Tutto comincia con l’avventura oltreoceano di Rosario Procino, ingegnere di telecomunicazioni con un passato a Telecom e all’Accademia Barilla. Da quest’ultima esperienza capisce che il cibo era il suo destino, oltre che la sua passione e apre Kesté, conosciuta come la prima pizzeria Made in Italy a NY, apripista della migliore tradizione napoletana. Pasquale Cozzolino si è invece formato come chef e pizzaiolo, nei ristoranti italiani e in giro per il Bel paese a servizio di una società di catering che curava la ristorazione per i cantanti italiani e internazionali in tour. Prende al volo l’opportunità di volare negli Stati Uniti e sposa senza riserve il progetto di Rosario. Ed è subito successo.

“Il successo sta nel fatto che il ristorante non è visto solo come un luogo dove mangiare bene e gustare autentico cibo italiano, ma un posto che abbia atmosfere italiane. Qui si può guardare una partita di calcio mentre si chiacchiera e si beve un buon vino”. Spiega Rosario. “Noi non facciamo semplicemente cibo ma parliamo di cibo italiano e della sua storia. C’è un’atmosfera rilassante, allegra, familiare. Per questo gli italiani si sentono a casa e gli americani pure”. Ma se la ristorazione italiana sta vivendo un momento d’oro in America, non è tutto oro quello che luccica. “In America c’è voglia di Italia e moltissima curiosità. E il cibo è un veicolo giusto per far conoscere il nostro patrimonio gastronomico. Detto questo non è tutto facile. Solo un ristorante su cinque supera i primi due anni. New York è cara, competitiva. Bisogna arrivare con le idee chiare prima degli altri; bisogna lavorare molto, essere creativi. Indubbiamente delle differenze con l'Italia esistono: la burocrazia è più snella e in America, a rendere tutto più facile, è la mentalità imprenditoriale e culturale. Qui ti ascoltano, sono aperti, le dinamiche sono più snelle, le cose accadono. Tutti hanno una possibilità. Questo invece non accade in Italia”.
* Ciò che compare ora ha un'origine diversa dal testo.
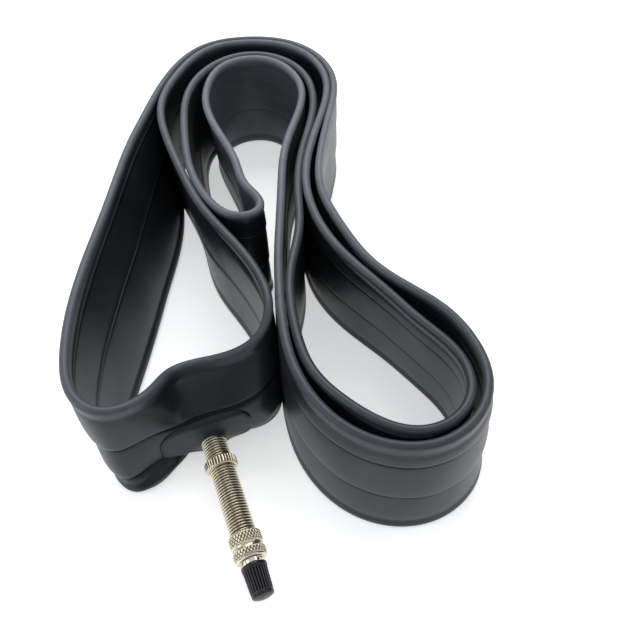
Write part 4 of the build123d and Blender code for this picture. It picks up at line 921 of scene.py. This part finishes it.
# ---------------------------------------------------------------- floor
m, nt, bsdf = new_mat("studio_floor")
src = coords(nt)
fl = noise(nt, src, 3.0, 2.0)
nt.links.new(ramp(nt, fl, [(0.3, (0.905, 0.91, 0.915)), (0.7, (0.925, 0.93, 0.93))]), bsdf.inputs["Base Color"])
bsdf.inputs["Roughness"].default_value = 0.55
bsdf.inputs["Specular IOR Level"].default_value = 0.2
bsdf.inputs["Emission Color"].default_value = (0.98, 0.99, 1.0, 1.0)
bsdf.inputs["Emission Strength"].default_value = 0.52
floor_mesh = bpy.data.meshes.new("floor")
floor_mesh.from_pydata([(-6, -6, -0.0002), (6, -6, -0.0002), (6, 6, -0.0002), (-6, 6, -0.0002)], [], [(0, 1, 2, 3)])
floor_mesh.materials.append(m)
floor = bpy.data.objects.new("floor", floor_mesh)
bpy.context.scene.collection.objects.link(floor)


# ---------------------------------------------------------------- light
def area(name, loc, target, size, power, color=(1, 1, 1), size_y=None):
    d = bpy.data.lights.new(name, "AREA")
    d.energy = power
    d.color = color
    d.shape = "RECTANGLE"
    d.size = size
    d.size_y = size_y or size
    o = bpy.data.objects.new(name, d)
    o.location = loc
    o.rotation_euler = (Vector(target) - Vector(loc)).to_track_quat("-Z", "Y").to_euler()
    bpy.context.scene.collection.objects.link(o)
    return o


area("softbox_back", (-0.10, 1.20, 1.42), (0.0, 0.0, 0.0), 1.60, 20.0, (1.0, 1.0, 1.0), 1.15)
area("fill_left", (-1.20, -0.45, 0.75), (0.0, 0.0, 0.02), 0.8, 4.6, (0.985, 0.99, 1.0))
area("fill_right", (1.10, 0.10, 0.85), (0.0, 0.0, 0.02), 0.5, 1.5, (1.0, 0.99, 0.97))

world = bpy.data.worlds.new("Studio")
bpy.context.scene.world = world
world.use_nodes = True
wn = world.node_tree
wn.nodes.clear()
wo = wn.nodes.new("ShaderNodeOutputWorld")
bg = wn.nodes.new("ShaderNodeBackground")
tc = wn.nodes.new("ShaderNodeTexCoord")
sep = wn.nodes.new("ShaderNodeSeparateXYZ")
wn.links.new(tc.outputs["Generated"], sep.inputs["Vector"])
rmp = wn.nodes.new("ShaderNodeValToRGB")
els = rmp.color_ramp.elements
els[0].position, els[0].color = 0.0, (0.24, 0.25, 0.265, 1)
els[1].position, els[1].color = 1.0, (1.0, 1.0, 1.0, 1)
mid_el = els.new(0.42)
mid_el.color = (0.46, 0.47, 0.485, 1)
up_el = els.new(0.66)
up_el.color = (0.97, 0.985, 1.0, 1)
wn.links.new(sep.outputs["Z"], rmp.inputs["Fac"])
wn.links.new(rmp.outputs["Color"], bg.inputs["Color"])
bg.inputs["Strength"].default_value = 0.68
wn.links.new(bg.outputs["Background"], wo.inputs["Surface"])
Chi va da Ribalta non va solo per gustare la loro pizza, rigorosamente napoletana ma anche la parmigiana e il polipetto alla Luciana. Ma cosa fa di Ribalta un locale diverso dagli altri ristoranti italiani nella Grande Mela? Secondo Pasquale Cozzolino, il segreto sta negli ingredienti naturali e italiani. “La preparazione della pizza segue la vera ricetta napoletana, con la lievitazione naturale di 36 ore. C’è un’anima del Sud nei miei piatti, nel vino. Sono piatti semplici, autentici. Sono stati i nostri clienti a far diventare Ribalta un punto di incontro e un locale diverso dagli altri. Ci hanno dato i giusti input, la giusta energia. Gli italiani si sentono a casa anche perché ne riconoscono i profumi e gli americani apprezzano e imparano. Insegniamo loro il buon cibo italiano, quello vero. Molti ancora si sono fermati alla cucina italo-americana, cibo da rispettare ma che in Italia non esiste. Gli spieghiamo che da noi le fettuccine alfredo e la chicken parmigiana non ci sono. Loro sono curiosi, sono aperti”. Lavorare a New York per Pasquale ha significato velocizzare il ritmo: “I ritmi sono velocissimi. Gli americani non amano aspettare un piatto”.
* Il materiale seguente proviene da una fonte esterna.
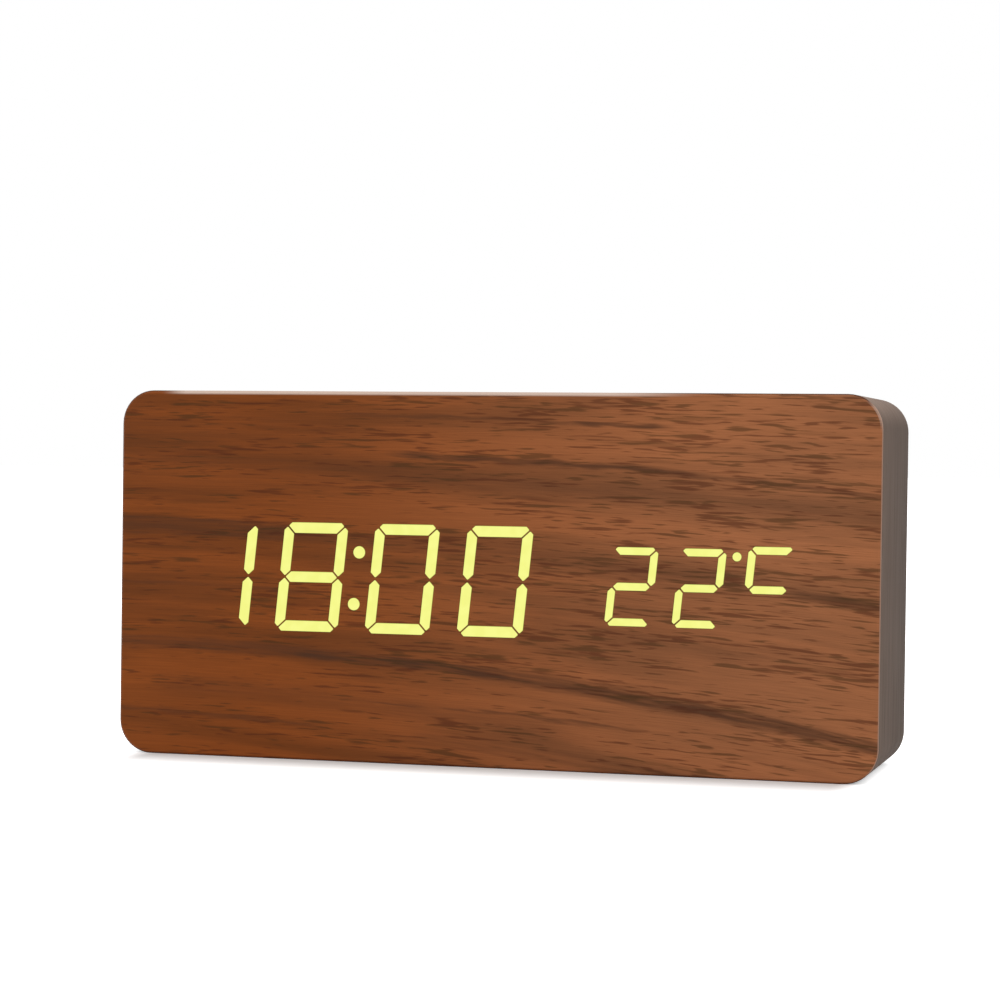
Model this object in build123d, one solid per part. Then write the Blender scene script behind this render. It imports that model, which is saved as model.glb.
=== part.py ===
"""Desk clock with lit figures behind a thin wooden face.

Millimetres. +X is to the right as the face is read, +Y runs from the face to the back, +Z is up.
The origin is the middle of the underside. Every sub-part is written to parts/ under its own name.
"""

import os
from dataclasses import dataclass
from math import sqrt

from build123d import *

# Case
case_width = 150.0
case_height = 71.5
case_depth = 38.0
case_corner_radius = 6.5
case_wall = 5.0
cavity_corner_radius = 1.5
wrap_thickness = 0.35
wrap_edge_round = 0.25
face_thickness = 0.6
face_edge_chamfer = 0.45
front_board_thickness = 3.0
front_board_gap = 0.1
rebate_width = 2.0
corner_block_side = 9.0
corner_block_depth = 14.0

# Figures on the face
time_shown = "18:00"
temperature_shown = "22C"
figure_lean_share = 0.1
segment_gap = 0.28
segment_round = 0.2
segment_seat = 0.06
time_figure_width = 13.0
time_figure_height = 21.1
time_figure_stroke = 2.05
time_figure_corner_cut = 1.45
time_figure_pitch = 18.5
time_drop = 0.25
colon_dot_radius = 1.2
colon_half_spacing = 5.0
temperature_figure_width = 8.9
temperature_figure_height = 14.8
temperature_figure_stroke = 1.45
temperature_figure_corner_cut = 1.05
temperature_figure_pitch = 12.9
temperature_drop = 0.55
unit_figure_width = 8.8
unit_figure_height = 16.0
degree_dot_radius = 0.85
degree_dot_from_top = 1.35

# Display blocks behind the face
housing_depth = 7.0
housing_margin = 2.0
housing_window_gap = 0.2
left_room_share = 0.265
right_room_share = 0.336
lens_depth = 4.5
chip_length = 1.6
chip_width = 0.8
chip_height = 0.6
pin_width = 0.5
pin_hole_radius = 0.5
pin_beyond_board = 1.2
pin_end_margin = 4.0
time_pin_count = 7
temperature_pin_count = 6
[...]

Ma la cucina italiana può mantenere la sua autenticità se in mano ad uno chef americano? “Certo, non è una questione di etnia ma di gusto. Lo chef però si deve formare in Italia almeno per tre anni. Meglio se passa da Napoli.” Per Napoli si percepisce una vera nostalgia: “Di Napoli sentiamo la mancanza del profumo del mare e del pesce fresco, ma ciò non ci impedisce di guardare a un futuro sempre qui a New York”. Progetti futuri? “Aprire una pasticceria napoletana e siciliana a New York”.